The defendants highlight differences between the two companies in an effort to show that they are separate and distinct entities. For example, JAM has employees who did not work for the defendants, and JAM and MKI do not use the same office location or telephone number. As to the first contention, Vorkapic testified that when JAM started operating, all of JAM's employees had been employed by the defendants. Tr. at 42. JAM hired other employees only after the takeover. Evidence that a new business has "become increasingly independent and diversified since its founding," is not sufficient to negate an alter-ego relationship where the court finds an intent to avoid union obligations and an interrelation of operations. See Sloan, 902 F.2d at 598 (noting that the two businesses had different leadership and the new business had obtained more customers). As to the use of different offices, this is a small difference in operation that is insufficient to overcome the other evidence. Finally, as mentioned earlier, common ownership is not required to find an alter-ego relationship. See Favia, 995 F.2d at 789; Cozzi, 1997 WL 392248 at *1-2.
We find that the defendants are in contempt of the preliminary injunction by operating a bricklaying enterprise which is an alter-ego of the defendants' business. A court may impose sanctions for civil contempt "to coerce obedience to a court order or to compensate the complainant for losses sustained as a result of the contumacy." Berg, 20 F.3d at 311. Reasonable attorney fees related to a civil contempt proceeding may also be awarded. BPS Guard Serv., Inc. v. International Union of United Plant Guard Workers of Am., Local 228, 45 F.3d 205, 211 (7th Cir. 1995).

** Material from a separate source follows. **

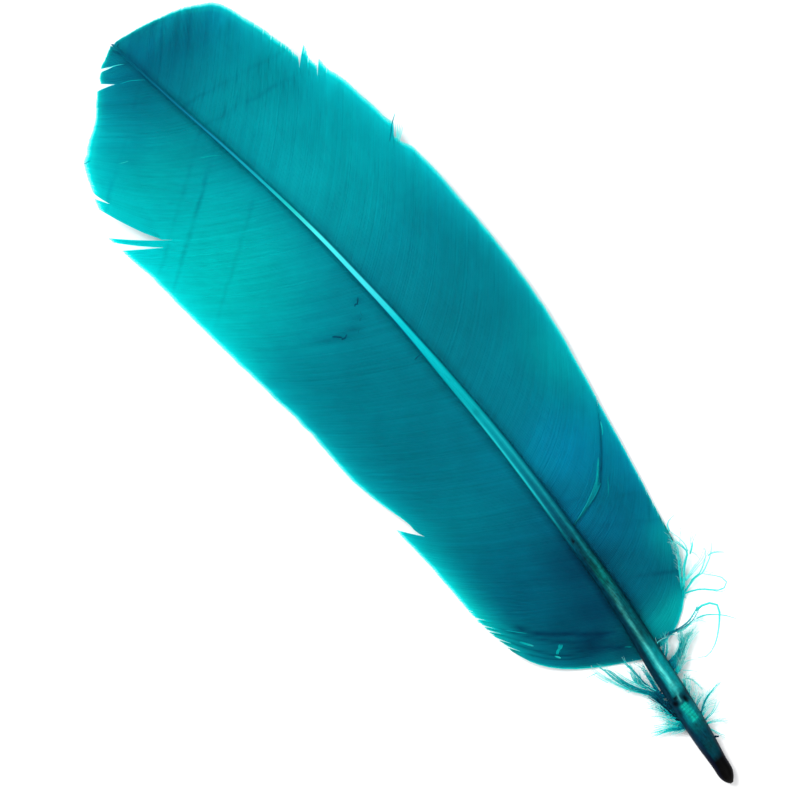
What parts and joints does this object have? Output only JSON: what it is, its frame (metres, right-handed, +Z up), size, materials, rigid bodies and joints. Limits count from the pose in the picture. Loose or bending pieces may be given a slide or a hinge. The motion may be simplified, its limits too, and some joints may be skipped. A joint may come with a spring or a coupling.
{
  "type": "turkey wing feather",
  "caption": "Teal-dyed turkey wing feather with quill, grooved rachis, two broad vanes with natural splits, and down at the base, lying hollow side up.",
  "frame": {"origin": "centre of the bounding box in plan, on the surface that the feather lies on", "axes": "+Y from the quill's end to the feather's tip, +X to the right with the tip pointing away, +Z up, the way the feather's hollow underside faces"},
  "size_m": [0.0858, 0.2796, 0.0099],
  "materials": {
    "vane": "silky matt dyed barbs, thin and translucent at the edges",
    "shaft": "satin dyed horn, black at the quill's end",
    "down": "loose fluffy dyed barbs"
  },
  "bodies": {
    "root": {"feather": "vane"}
  },
  "joints": []
}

The plaintiffs have not identified what sanction they believe would be appropriate, and we will await their submission of a proposal. In formulating their proposal, the plaintiffs should bear in mind the cautions of New York State Nat. Org. for Women v. Terry, 159 F.3d 86 (2nd Cir. 1998), especially that the sanction should seek to deter future non-compliance rather than to punish prior violations of the injunction. The plaintiffs may file their proposal by June 19, and the defendants may respond by June 26.